Intel Xeon Phi (Knights Landing) (Outdated)¶
Warning
This page is deprceated. The Xeon Phi nodes are out of service.
The nodes taurusknl[1-32]
are equipped with
- Intel Xeon Phi processors: 64 cores Intel Xeon Phi 7210 (1,3 GHz)
- 96 GB RAM DDR4
- 16 GB MCDRAM
/scratch
,/lustre/ssd
,/projects
,/home
are mounted
Benchmarks, so far (single node):
- HPL (LINPACK): 1863.74 GFLOPS
- SGEMM (single precision) MKL: 4314 GFLOPS
- Stream (only 1.4 GiB memory used): 431 GB/s
Each of them can run 4 threads, so one can start a job here with e.g.
marie@login$ srun -p knl -N 1 --mem=90000 -n 1 -c 64 a.out
In order to get their optimal performance please re-compile your code with the most recent Intel
compiler and explicitly set the compiler flag -xMIC-AVX512
.
MPI works now, we recommend to use the latest Intel MPI version (intelmpi/2017.1.132). To utilize the OmniPath Fabric properly, make sure to use the "ofi" fabric provider, which is the new default set by the module file.

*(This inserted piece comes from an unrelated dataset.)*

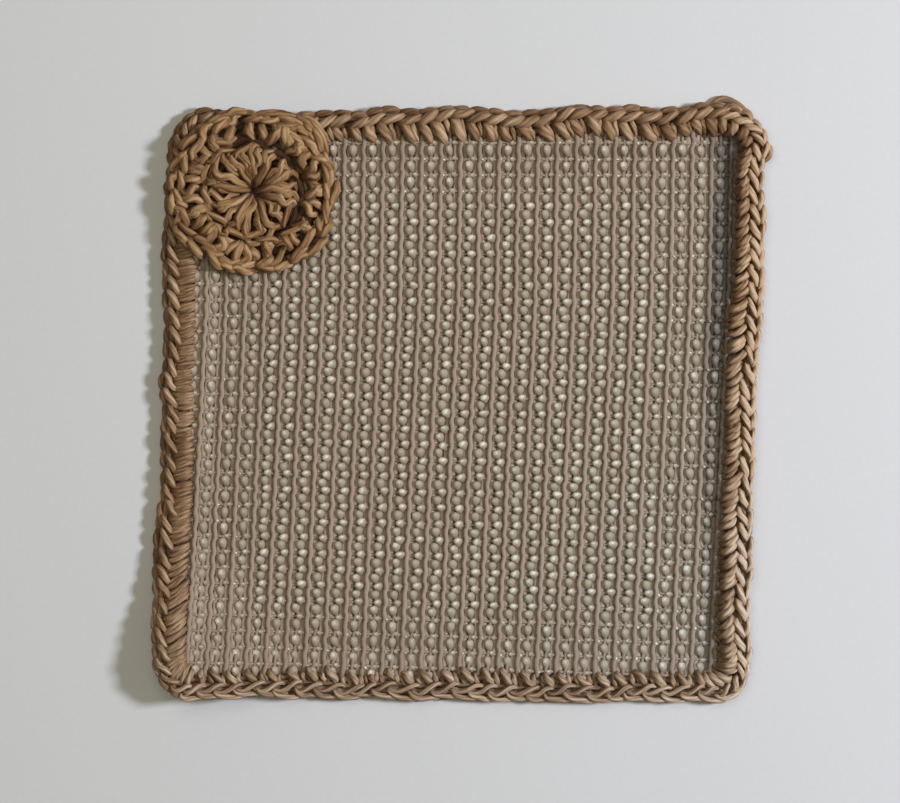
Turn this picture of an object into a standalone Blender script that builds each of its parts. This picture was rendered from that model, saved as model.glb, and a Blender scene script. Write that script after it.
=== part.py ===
"""Square jar gripper: a panel of grip mesh, a crocheted edging round it, a crocheted rosette on one corner.

Lengths are metres, +Z is up, and the gripper lies on z = 0 with its origin under the middle of its outline.
"""

import math

import bmesh
import bpy
import numpy as np

MM = 0.001
GAP = 0.3 * MM  # clearance that touching cloths keep between them

# The four corners of the outer edge, clockwise from above. A side starts at its corner and runs clockwise.
# x, y: where the two straight sides would meet; radius: rounding of the outer edge; inner: of the inner one.
CORNERS = [
    {"name": "top_left", "x": -69.15, "y": 69.0, "radius": 11.0, "inner": 3.0},
    {"name": "top_right", "x": 72.85, "y": 70.6, "radius": 9.5, "inner": 3.0},
    {"name": "bottom_right", "x": 67.75, "y": -71.5, "radius": 8.0, "inner": 3.0},
    {"name": "bottom_left", "x": -72.75, "y": -70.4, "radius": 9.5, "inner": 3.0},
]
# stitches: worked along the side; width: how far they reach over the panel; bow: how far the middle of the
# side stands out of the straight line; wave, waves: height and number of the side's slow ripples.
SIDES = [
    {"name": "top", "stitches": 34, "width": 7.8, "bow": -1.0, "wave": 0.50, "waves": 4.5},
    {"name": "right", "stitches": 37, "width": 10.0, "bow": -1.6, "wave": 0.30, "waves": 4.0},
    {"name": "bottom", "stitches": 30, "width": 8.2, "bow": 0.0, "wave": 0.20, "waves": 3.0},
    {"name": "left", "stitches": 36, "width": 8.8, "bow": -0.3, "wave": 0.35, "waves": 3.5},
]
STATIONS_A_STITCH = 2
SCALLOP = 0.30 * MM  # how far each stitch of the braid swells out of the edge
PICOT = {"side": "top", "at": 0.955, "height": 1.0 * MM, "spread": 0.035}  # small loop that ends the round

PANEL_THICK = 1.6 * MM
PANEL_EDGE_BOTTOM = 1.3 * MM  # underside of the panel where the stitches hold it
PANEL_SAG = 1.0 * MM  # the free middle lies this much lower
SAG_REACH = 16.0 * MM  # distance from the stitches over which it comes down
PANEL_TUCK = 2.6 * MM  # how far the panel runs into the edging
PANEL_CELLS = 20  # grid of the panel's solid, each way

EDGING_TOP = 4.4 * MM
LIP = PANEL_EDGE_BOTTOM - GAP  # the stitches' layer under the panel
SLOT_TOP = PANEL_EDGE_BOTTOM + PANEL_THICK + GAP

ROSETTE_CENTRE = (-49.05 * MM, 49.5 * MM)
ROSETTE_RADIUS = 20.6 * MM
ROSETTE_SEAT = EDGING_TOP + GAP  # underside of the rosette where it lies on the edging
ROSETTE_SPOKES = 16
ROSETTE_SIDES = 48
# The rosette's turned profile, middle to rim. r: share of the radius; thick: height over its underside;
# rib: how much the spokes stand out there.
ROSETTE_RINGS = [
    {"name": "dimple", "r": 0.00, "thick": 1.5, "rib": 0.00},
    {"name": "dimple_side", "r": 0.09, "thick": 2.5, "rib": 0.00},
    {"name": "inner_round", "r": 0.24, "thick": 3.3, "rib": 0.15},
    {"name": "inner_round_edge", "r": 0.46, "thick": 3.2, "rib": 0.30},
    {"name": "groove", "r": 0.56, "thick": 2.0, "rib": 0.10},
    {"name": "outer_round", "r": 0.66, "thick": 3.2, "rib": 0.30},
    {"name": "outer_round_edge", "r": 0.78, "thick": 3.1, "rib": 0.20},
    {"name": "braid_groove", "r": 0.83, "thick": 2.6, "rib": 0.00},
    {"name": "braid", "r": 0.91, "thick": 3.1, "rib": 0.00},
    {"name": "braid_side", "r": 0.985, "thick": 2.2, "rib": 0.00},
    {"name": "rim", "r": 1.00, "thick": 1.3, "rib": 0.00},
]
ROSETTE_UNDER_RINGS = [0.96, 0.80, 0.60, 0.40, 0.20]  # shares of the radius, rim to middle
BEND_REACH = 11.0 * MM  # distance inside the edging over which the rosette comes down to the panel


# ---------------------------------------------------------------- the outline that all three pieces share


def inset_corners(insets):
    """The corners, each side moved inward by its own inset in millimetres."""
    points = [np.array([c["x"], c["y"]]) for c in CORNERS]
    lines = []
    for i, point in enumerate(points):
        along = points[(i + 1) % 4] - point
        along /= np.linalg.norm(along)
        inward = np.array([along[1], -along[0]])
        lines.append((point + inward * insets[i], along))
    moved = []
    for i, (point, along) in enumerate(lines):
        before, before_along = lines[i - 1]
        share = np.linalg.solve(np.column_stack([before_along, -along]), point - before)[0]
        moved.append(before + before_along * share)
    return moved


def rounded_side(corners, radii, side, arc_steps=8):
    """Points from the middle of one corner's rounding to the middle of the next, clockwise."""
    points = []
    for end in (0, 1):
        i = (side + end) % 4
        corner = corners[i]
        back = corners[i - 1] - corner
        on = corners[(i + 1) % 4] - corner
        back /= np.linalg.norm(back)
        on /= np.linalg.norm(on)
        half = math.acos(back @ on) / 2
        to_centre = (back + on) / np.linalg.norm(back + on)
        centre = corner + to_centre * radii[i] / math.sin(half)
        sweep = math.pi / 2 - half
        out = -to_centre
        for k in range(arc_steps + 1):
            turn = sweep * k / arc_steps if end == 0 else sweep * (k / arc_steps - 1)
            c, s = math.cos(-turn), math.sin(-turn)
            points.append(centre + radii[i] * np.array([out[0] * c - out[1] * s, out[0] * s + out[1] * c]))
    return np.array(points)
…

Most nodes have a fixed configuration for cluster mode (Quadrant) and memory mode (Cache). For testing purposes, we have configured a few nodes with different modes (other configurations are possible upon request):
Nodes | Cluster Mode | Memory Mode |
---|---|---|
taurusknl[1-28] |
Quadrant | Cache |
taurusknl29 |
Quadrant | Flat |
taurusknl[30-32] |
SNC4 | Flat |
They have Slurm features set, so that you can request them specifically by using the Slurm parameter
--constraint
where multiple values can be linked with the & operator, e.g.
--constraint="SNC4&Flat"
. If you don't set a constraint, your job will run preferably on the nodes
with Quadrant+Cache.
Note that your performance might take a hit if your code is not NUMA-aware and does not make use of
the Flat memory mode while running on the nodes that have those modes set, so you might want to use
--constraint="Quadrant&Cache"
in such a case to ensure your job does not run on an unfavorable
node (which might happen if all the others are already allocated).